If the sales price of your home exceeds the sum from the first three steps, you have a capital gain. However, if the original purchase price, plus improvements and selling expenses is more than what you sold your home for, you have a capital loss. So, do you have a capital gain? If so, the next thing to do is determine if you have to pay taxes on it.

Capital Gains Tax Exclusion

If you have a capital gain on the sale of your house, good job! This is definitely a better position to be in compared to a capital loss. Now, you will have to determine if you have to pay capital gains taxes from selling your home. Odds are, you will be able to exclude most of the gain from taxes.

If you file your tax return as a single filer, you can exclude $250,000 in capital gains. This means if your capital gains from the transaction is under this amount, you should be worry free. If your capital gains are more than $250,000, it is likely you will have to pay capital gains tax on the difference. If you file your taxes as married and filing jointly, you can exclude up to $500,000 in capital gains.

There are also some other exclusions and nuances to the exclusions you should consider.

  • If you acquired your home through a 1031 exchange in the last 5 years, you do not quality for the capital gains exclusion.
  • Also, if you are a non-tax resident you don’t qualify for the exclusion.
  • In order to qualify for the exclusion, you have had to of owned the home for 24 months out of the last 5 years.
  • Another way to qualify for the exclusion is if the home was your primary residence for 24 months out of the last 5 years. Note that it does not have to be 24 consecutive months – you just have had to used this home as your primary residence for 720 days during the last 5 years.
  • If you excluded home related capital gains on any of your last 2 tax returns, you do not qualify.

These are just some of the specifics related to qualifying for the exclusion. If you have any questions, a real estate agent or accountant should be able to help.

Partial Exclusion

If you do not qualify for a full capital gains tax exclusion, you may qualify for a partial exclusion. This is where you can exclude a portion of the capital gains so you won’t pay as much taxes from selling your home. There are cases when you would not qualify for a full exclusion.

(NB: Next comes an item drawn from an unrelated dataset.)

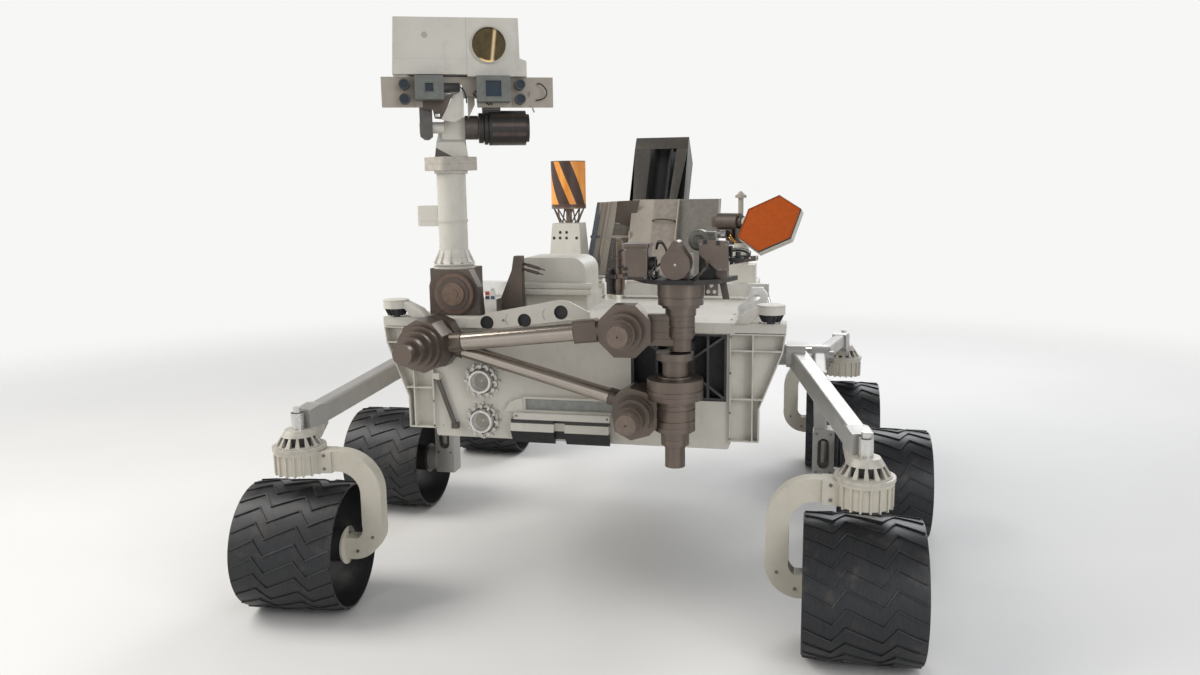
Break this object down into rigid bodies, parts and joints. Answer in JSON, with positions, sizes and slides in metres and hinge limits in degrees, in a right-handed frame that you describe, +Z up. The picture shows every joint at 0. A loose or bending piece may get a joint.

For instance, if you fail to meet the residence test, but had to move for some specific reason, you may qualify for a partial exclusion.

Here are some ways to qualify for the partial exclusion:

  • If you or your spouse gets a work transfer, or finds a new job 50 miles from your primary residence.
  • In the case when you move to take care of yourself, family member, or loved one, you may qualify for a partial exclusion.
  • Some other qualifications include unemployment, death of a household resident, divorce, or birth.

Additional Considerations

If you didn’t think this process was complicated enough, well then here are some other factors to consider.

If part of your home was used as a rental property, that portion of the home is not eligible for an exclusion. This makes things difficult because you will have to calculate a separate gain or loss on that portion of the home. Also, if you claim the home office deduction then you will not be able to exclude a gain from that portion either.

However, there is some good news. If you meet all the qualifications stated, you can exclude capital gains and taxes from selling your home more than once in your lifetime.

Taxes From Selling Your Home – Summary

If you are selling your home, there is a lot to consider. Plus, there are many financial factors to consider when buying a house as well. We couldn’t cover everything in this article. That being said, it should have given you a good understanding of how to qualify for a capital gains exclusion.

Before you decide to sell your home, have a chat with a CPA or accountant. They will be able to answer any questions you have. This is very important considering everyone’s tax and financial situation is different. Make sure you get the correct tax advice before you make such a huge decision like selling your home.